- [DESCRIPTION OF THE TASK]:
Reproduce the listing that follows with no differences at all.

- [DATASET CONTENT]:

------------------------------

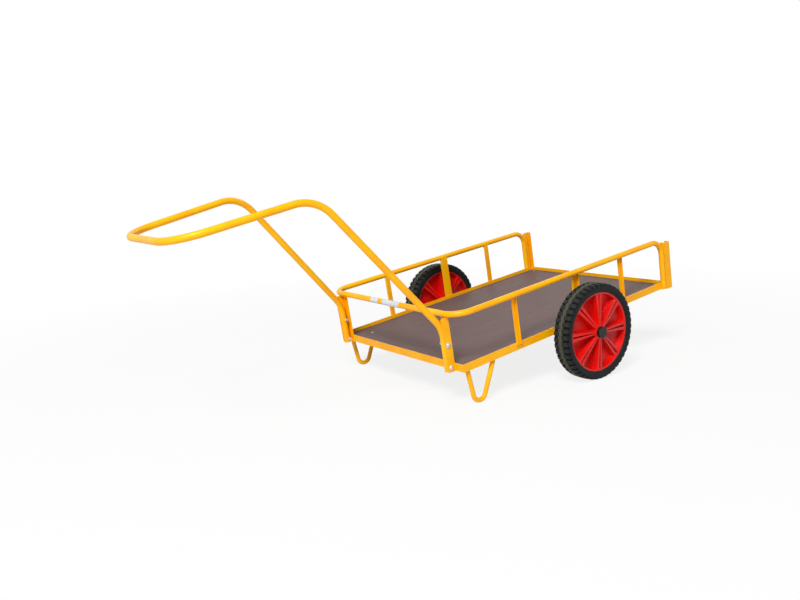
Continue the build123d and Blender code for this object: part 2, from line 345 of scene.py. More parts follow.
# %% [markdown]
# ## Rubber
# Tyre rubber is nearly black but scatters a soft grey, and the band that rolls on the road
# picks up a pale dust. The floors of the tread's slots and grooves carry painted shade, a near
# black: the tyre marks them with an attribute of its own faces.


# %% Rubber
def marked(place, name):
    settings = {"attribute_type": "GEOMETRY", "attribute_name": name}
    return place.node("ShaderNodeAttribute", settings, output=2)


def rubber():
    finish, shader, place = new_finish("tyre_rubber_black")
    across = place.node("ShaderNodeSeparateXYZ", None, output=1, Vector=place)
    blocks = between(abs(abs(across) - WHEEL_MIDDLE), 0.0350, 0.0290)
    dust = between(noise(place, 55.0, 5.0, 0.65), 0.42, 0.75)
    grain = noise(place, 900.0, 3.0)
    colour = blend_colours(dust, card(19, 21, 22), card(33, 36, 36))
    colour = blend_colours(blocks * 0.3, colour, card(58, 61, 52))
    colour = blend_colours(marked(place, "road_band") * 0.7, colour, card(88, 91, 77))
    # painted shade: the floors of the sunk slots and grooves are coloured near black
    plug(shader, "Base Color", blend_colours(marked(place, "sunk_floor_painted_shade"), colour, card(4, 5, 5)))
    plug(shader, "Roughness", 0.55 + dust * 0.15 + blocks * 0.1)
    plug(shader, "Normal", bumped(grain, 0.3, 0.0002))
    shader.inputs["Specular IOR Level"].default_value = 0.15
    return finish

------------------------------

- [FINAL RESULT]:
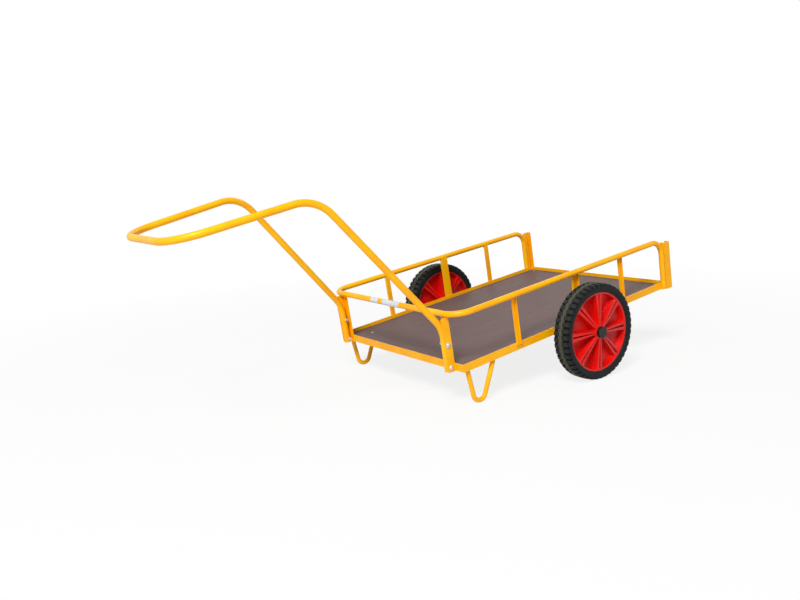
Continue the build123d and Blender code for this object: part 2, from line 345 of scene.py. More parts follow.
# %% [markdown]
# ## Rubber
# Tyre rubber is nearly black but scatters a soft grey, and the band that rolls on the road
# picks up a pale dust. The floors of the tread's slots and grooves carry painted shade, a near
# black: the tyre marks them with an attribute of its own faces.


# %% Rubber
def marked(place, name):
    settings = {"attribute_type": "GEOMETRY", "attribute_name": name}
    return place.node("ShaderNodeAttribute", settings, output=2)


def rubber():
    finish, shader, place = new_finish("tyre_rubber_black")
    across = place.node("ShaderNodeSeparateXYZ", None, output=1, Vector=place)
    blocks = between(abs(abs(across) - WHEEL_MIDDLE), 0.0350, 0.0290)
    dust = between(noise(place, 55.0, 5.0, 0.65), 0.42, 0.75)
    grain = noise(place, 900.0, 3.0)
    colour = blend_colours(dust, card(19, 21, 22), card(33, 36, 36))
    colour = blend_colours(blocks * 0.3, colour, card(58, 61, 52))
    colour = blend_colours(marked(place, "road_band") * 0.7, colour, card(88, 91, 77))
    # painted shade: the floors of the sunk slots and grooves are coloured near black
    plug(shader, "Base Color", blend_colours(marked(place, "sunk_floor_painted_shade"), colour, card(4, 5, 5)))
    plug(shader, "Roughness", 0.55 + dust * 0.15 + blocks * 0.1)
    plug(shader, "Normal", bumped(grain, 0.3, 0.0002))
    shader.inputs["Specular IOR Level"].default_value = 0.15
    return finish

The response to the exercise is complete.